In a letter delivered to Secretary Vilsack and Ambassador Kirk today,
the group is requesting a meeting with USDA and USTR to consider options
for responding to trade barriers resulting from and influenced by the
RED. The letter asks USDA and USTR to place an immediate priority on
seeking to initiate bilateral negotiations between governments. Further,
the group asks USDA and USTR to communicate with third country
governments regarding the implications of and needed response to the
RED.
ASA believes a highly coordinated effort is needed to identify and
respond to the immediate, as well as longer-term, market threats
resulting from RED implementation. "Trade reports indicate that, since
the RED was implemented by Germany on January 1, 2011, U.S. soybean
exports to that country have declined significantly, and soybean oil
processed in the EU from U.S. soybeans is being re-exported out of the
EU," said ASA First Vice President Steve Wellman, a soybean producer
from Syracuse, Neb. "As other Member States transpose the RED into
national law, ASA anticipates the economic viability of exporting U.S.

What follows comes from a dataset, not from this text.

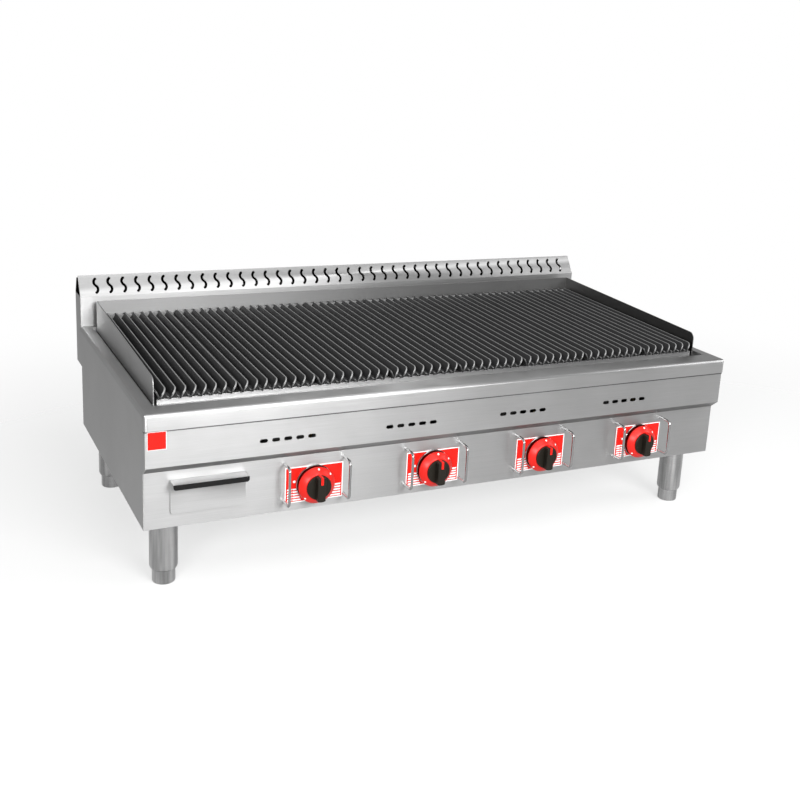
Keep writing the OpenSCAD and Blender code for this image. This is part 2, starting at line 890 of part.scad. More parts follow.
// Drawer front: a shallow pressed pan with a lip folded out at the top.
module drawer_front() {
    top = drawer_z0 + drawer_h;
    color(steel) placed() {
        difference() {
            along_y(drawer_face, step_back - 0.3) drawer_outline(0);
            along_y(pan_y0, step_back) drawer_outline(sheet);
        }
        span([drawer_x0, drawer_face - 21.5, top - sheet],
             [drawer_x0 + drawer_w, drawer_face + 1, top]);
    }
}

// Moulded grip along the drawer's lip.
module drawer_grip() {
    top = drawer_z0 + drawer_h;
    y0 = drawer_face - 21.5;
    color([0.06, 0.06, 0.06]) placed() {
        along_y(y0 - 2, y0) translate([drawer_x0, top]) mirror([0, 1])
            nosed(drawer_w, 9.5, 4.7, true);
        span([drawer_x0 + 8, y0 - 1, top - sheet - 2],
             [drawer_x0 + drawer_w - 8, y0 + 6, top - sheet]);
    }
}

// ---- Legs ----

function leg_places() =
    [for (x = [-leg_x, leg_x], y = [leg_front, leg_back]) [x, y]];

// Tube legs with a nut inside and a stud that fixes them to the base.
module leg_tubes() {
    taper = 8;
    socket_z1 = leg_z + 10;
    bore_r = leg_r - sheet;
    color(steel) placed() for (p = leg_places()) translate([p[0], p[1], 0]) {
        difference() {
            union() {
                rod_z(0, 0, leg_r, leg_z + taper, z_base);
                translate([0, 0, leg_z]) cylinder(h = taper, r1 = foot_r + 1.2, r2 = leg_r);
            }
            rod_z(0, 0, foot_r + 0.3, leg_z - 1, socket_z1);
            rod_z(0, 0, bore_r, socket_z1 - 1, leg_nut_z0);
            rod_z(0, 0, stud_r + fit_gap, leg_nut_z0 - 1, leg_nut_z1 + 1);
            rod_z(0, 0, bore_r, leg_nut_z1, z_base - 2 * sheet);
        }
        rod_z(0, 0, bolt_r, z_base - 1, z_base + bolt_len);
    }
}

// Plate and nut that hold each leg's stud inside the casing.
module leg_fixings() {
    z0 = pan_z + sheet;
    z1 = z0 + leg_pad_t;
    color(dark_steel) placed() for (p = leg_places()) translate([p[0], p[1], 0]) difference() {
        union() {
            span([-leg_pad_half, -leg_pad_half, z0], [leg_pad_half, leg_pad_half, z1]);
            translate([0, 0, z1]) cylinder(h = bolt_nut_h, r = 10, $fn = 6);
        }
        rod_z(0, 0, bolt_hole_r, z0 - 1, z1 + bolt_nut_h + 1);
    }
}

// Levelling foot: a steel cup on a stud that runs in the leg's nut.
module foot(i) {
    p = leg_places()[i - 1];
    color("gray") placed() translate([p[0], p[1], 0]) {
        cylinder(h = foot_edge, r1 = foot_r - foot_edge, r2 = foot_r);
        rod_z(0, 0, foot_r, foot_edge, foot_z);
        rod_z(0, 0, stud_r, foot_z - 1, stud_z);
    }
}

top_frame();
left_side_panel();
right_side_panel();
upper_front_panel();
control_panel();
rear_panel();
base_pan();
flue_front();
flue_back();
flue_hood();
flue_end_caps();
splash_guard();
firebox();
firebox_back();
firebox_back_rail();
grate_rests();
burner(1);  // burner_1
burner(2);  // burner_2
burner(3);  // burner_3
burner(4);  // burner_4
radiants();
drip_tray();
gas_manifold();
gas_valves();
burner_feed_pipes();
control_plates();
knob_bezels();
knob_wire_guards();
leg_tubes();
leg_fixings();
badge();
casing_screws();
drawer_runners();
grate(1);  // grate_1
grate(2);  // grate_2
grate(3);  // grate_3
grate(4);  // grate_4
grate(5);  // grate_5
grate(6);  // grate_6
grate(7);  // grate_7
grate(8);  // grate_8
valve_spindle(1);  // valve_spindle_1
valve_spindle(2);  // valve_spindle_2
valve_spindle(3);  // valve_spindle_3
valve_spindle(4);  // valve_spindle_4
knob_grip(1);  // knob_grip_1
knob_grip(2);  // knob_grip_2
knob_grip(3);  // knob_grip_3
knob_grip(4);  // knob_grip_4
knob_skirt(1);  // knob_skirt_1
knob_skirt(2);  // knob_skirt_2
knob_skirt(3);  // knob_skirt_3
knob_skirt(4);  // knob_skirt_4
foot(1);  // foot_1
foot(2);  // foot_2
foot(3);  // foot_3
foot(4);  // foot_4
grease_drawer();
drawer_front();
drawer_grip();
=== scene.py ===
import json
import math
import bmesh
import bpy
from mathutils import Matrix, Vector


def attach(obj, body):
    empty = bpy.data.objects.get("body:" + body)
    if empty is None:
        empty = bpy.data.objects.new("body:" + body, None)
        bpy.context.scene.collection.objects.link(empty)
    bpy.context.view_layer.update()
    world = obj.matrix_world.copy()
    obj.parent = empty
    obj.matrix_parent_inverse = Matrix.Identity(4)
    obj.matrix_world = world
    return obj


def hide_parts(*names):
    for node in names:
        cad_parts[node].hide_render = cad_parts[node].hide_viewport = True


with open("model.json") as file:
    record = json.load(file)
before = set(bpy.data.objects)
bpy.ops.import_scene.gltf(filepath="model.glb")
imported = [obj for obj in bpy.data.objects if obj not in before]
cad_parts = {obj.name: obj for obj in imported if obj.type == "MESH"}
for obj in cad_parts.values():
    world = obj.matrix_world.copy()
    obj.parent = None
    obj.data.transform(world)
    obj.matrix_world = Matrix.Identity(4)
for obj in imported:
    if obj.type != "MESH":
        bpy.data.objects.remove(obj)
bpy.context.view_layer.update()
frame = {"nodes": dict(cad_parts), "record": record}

MM = 0.001
Y_MID = 310.5          # the CAD is drawn from the front panel's face, then centred
CASING_D = 587.0
APRON_X = 606.9        # half the width over the painted shadow strip below the apron
Z_APRON = 309.3        # just inside the apron's lower edge
STEP = 18.5            # set-back of the control panel
BURNER_PITCH = 239.0
KNOB_SHIFT = 57.5      # how far each knob is to the right of its burner
KNOB_Z = 173.0
KNOBS = [(i - 1.5) * BURNER_PITCH + KNOB_SHIFT for i in range(4)]
LEGS = [(-560, 72.5), (-560, 536), (560, 72.5), (560, 536)]

body_of = {n: b for b, ns in frame["record"]["behaviour"]["bodies"].items() for n in ns}
slot_of = {s["node"]: s["material_slot"] for s in frame["record"]["subparts"]}


def at(x, y, z):
    """A point given in millimetres from the front panel's face, in the row frame."""
    return Vector((x * MM, (y - Y_MID) * MM, z * MM))


# ---- materials ----

def scaled(color, k):
    return tuple(k * c for c in color)


def shader(name, color, metallic, roughness):
    mat = bpy.data.materials.new(name)
    mat.use_nodes = True
    bsdf = mat.node_tree.nodes["Principled BSDF"]
    bsdf.inputs["Base Color"].default_value = (*color, 1)
    bsdf.inputs["Metallic"].default_value = metallic
    bsdf.inputs["Roughness"].default_value = roughness
    return mat, mat.node_tree, bsdf


def noise(tree, stretch, scale, detail, rough):
    """Noise laid over the object's own coordinates, stretched along each axis."""
    coord = tree.nodes.new("ShaderNodeTexCoord")
    mapping = tree.nodes.new("ShaderNodeMapping")
    mapping.inputs["Scale"].default_value = stretch
    tex = tree.nodes.new("ShaderNodeTexNoise")
    tex.inputs["Scale"].default_value = scale
    tex.inputs["Detail"].default_value = detail
    tex.inputs["Roughness"].default_value = rough
    tree.links.new(coord.outputs["Object"], mapping.inputs["Vector"])
    tree.links.new(mapping.outputs["Vector"], tex.inputs["Vector"])
    return tex.outputs["Fac"]


def ramp(tree, fac, low, high):
    """Runs between two stops of (position, colour)."""
    node = tree.nodes.new("ShaderNodeValToRGB")
    for element, (position, color) in zip(node.color_ramp.elements, (low, high)):
        element.position = position
        element.color = (*color, 1)
    tree.links.new(fac, node.inputs["Fac"])
    return node.outputs["Color"]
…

soybeans to the EU will be further eroded, and that a $1 billion market
could be lost."
In order for biofuels to qualify for EU tax credits and use mandates,
the RED requires that biofuel feedstocks must reduce greenhouse gas
emissions by a minimum of 35 percent by 2013, and by 50 percent by 2017,
compared to petroleum diesel. Based on Brazilian production and
transportation data, the EU set the greenhouse gas savings default value
for soy biodiesel at 31 percent, short of the 35 percent reduction
required. This disqualifies soy as a feedstock for biodiesel. EU-grown
rapeseed however passed with a 38 percent value. Since virtually all of
the soybean oil processed from U.S. soybeans in the EU is used in
biodiesel production, disqualification jeopardizes $1 billion in annual
sales of soybeans to EU markets.
A study funded by the United Soybean Board (USB) used actual U.S.

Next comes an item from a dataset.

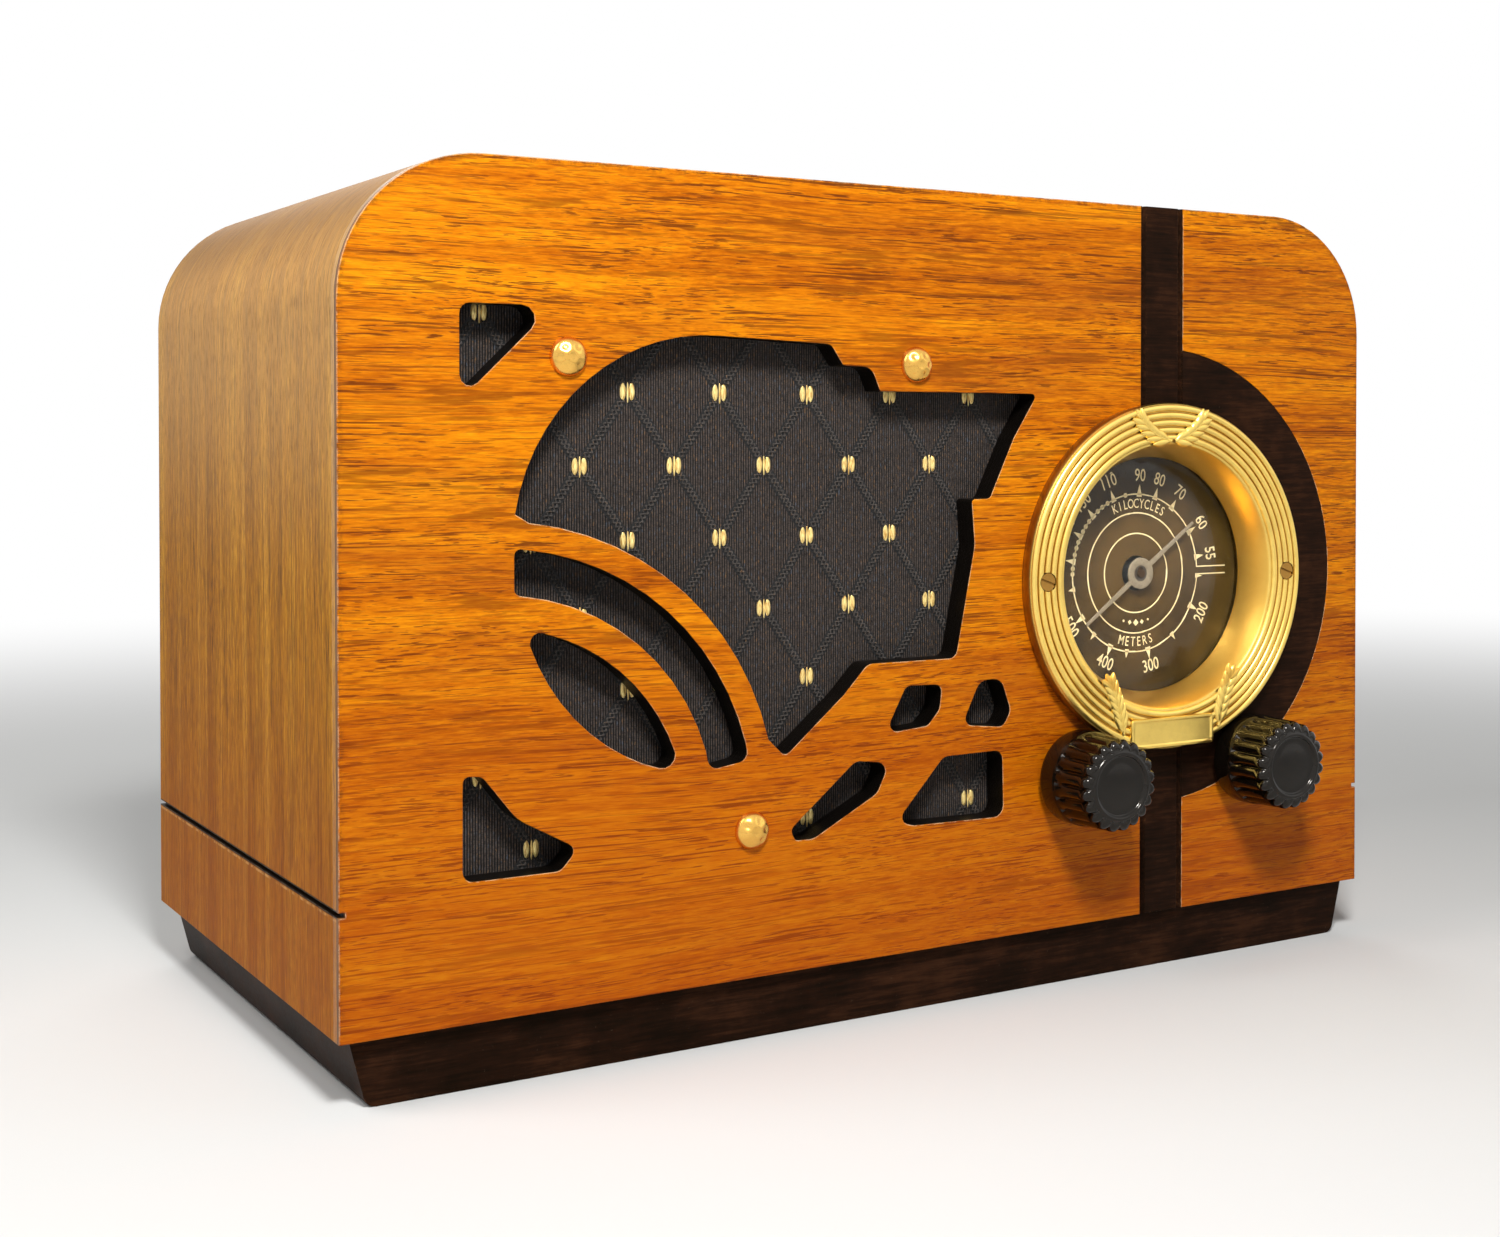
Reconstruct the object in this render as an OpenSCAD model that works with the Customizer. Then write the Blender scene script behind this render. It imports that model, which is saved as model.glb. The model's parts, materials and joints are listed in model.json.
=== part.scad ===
// Table radio with tubes, from the late 1930s, in millimetres.
// X runs to the right, Y to the back and Z up. The front looks along -Y.
// The origin is the middle of the underside of the whole radio.

/* [Cabinet] */
// Width over the wooden sides
cabinet_w = 310; // [300:1:340]
// Height of the wooden case above its base
wood_h = 200; // [196:1:230]
// Depth from the front face to the back edge of the sides
cabinet_d = 171; // [168:1:190]
// Thickness of the bent plywood sides and top
wall_t = 8; // [6:0.5:10]
// Outer radius of the two top corners
corner_r = 34; // [24:1:44]
// Thickness of the front panel
panel_t = 7.5; // [6.5:0.5:9]
// Thickness of the panel's edge that laps over the sides
panel_lip = 4; // [3:0.5:5]
// Gap between the panel's back step and the sides
panel_gap = 0.3; // [0.2:0.1:0.6]
// Thickness of the inner floor board
floor_t = 6; // [4:0.5:8]
// Height of the sawn line on the sides above the wood's lower edge
groove_up = 28.8; // [20:0.2:36]
// Width of the sawn line
groove_w = 1.2; // [0.8:0.1:2]
// Depth of the sawn line
groove_depth = 1.5; // [0.8:0.1:3]
// Leg of the triangular glue blocks
block_leg = 10; // [8:0.5:11]
// Length of the glue blocks
block_len = 36; // [30:1:40]

/* [Base] */
// Height of the black base board
base_h = 16; // [12:1:24]
// Distance of the base board's face behind the front panel
base_setback = 3; // [1:0.5:6]
// Distance of the base board's back behind the sides' back edge
base_rear_inset = 6; // [3:0.5:10]
// Inset of the base board's ends where they meet the wood
base_end_inset = 3; // [2:0.5:6]
// Further inset of the ends at the bottom
base_end_slope = 4; // [2:0.5:6]
// Radius of the lower corners of the base board
base_edge_r = 3; // [1:0.5:5]

/* [Front layout] */
// Dial axis from the right side of the wood
dial_in = 76.2; // [74:0.2:80]
// Dial axis above the wood's lower edge
dial_up = 95.7; // [93:0.1:98]
// Knob axes above the wood's lower edge
knob_up = 41.5; // [40:0.5:42]
// Distance between the two knob axes
knob_spread = 62; // [60:0.5:64]
// Speaker axis from the left side of the wood
speaker_in = 102.9; // [100:0.1:104]
// Speaker axis above the wood's lower edge
speaker_up = 105.4; // [104:0.1:108]
// Width of the black centre stripe
stripe_w = 14.8; // [12:0.2:18]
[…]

production and transportation data to show that U.S. soy biodiesel
reduces greenhouse gas emission by up to 52 percent. This study has been
shared with USDA, USTR and the U.S. Environmental Protection Agency, and
has been submitted to the EU’s Joint Research Centre for their
consideration and approval.
"The RED also requires a ‘proof of sustainability’ certification that
biofuel feedstocks were produced on farms that have not been converted
from high carbon density lands, such as rain forests," Wellman added.
"This approach does not provide for acceptance of the existing U.S.
approach to conservation and environmental sustainability that may well
be of higher value than the RED requirements in attaining its
objectives."
"ASA is also concerned by the possibility that, unless a workable
approach to the RED is found, it will establish a precedent for other
countries imposing environmental and sustainability requirements on U.S.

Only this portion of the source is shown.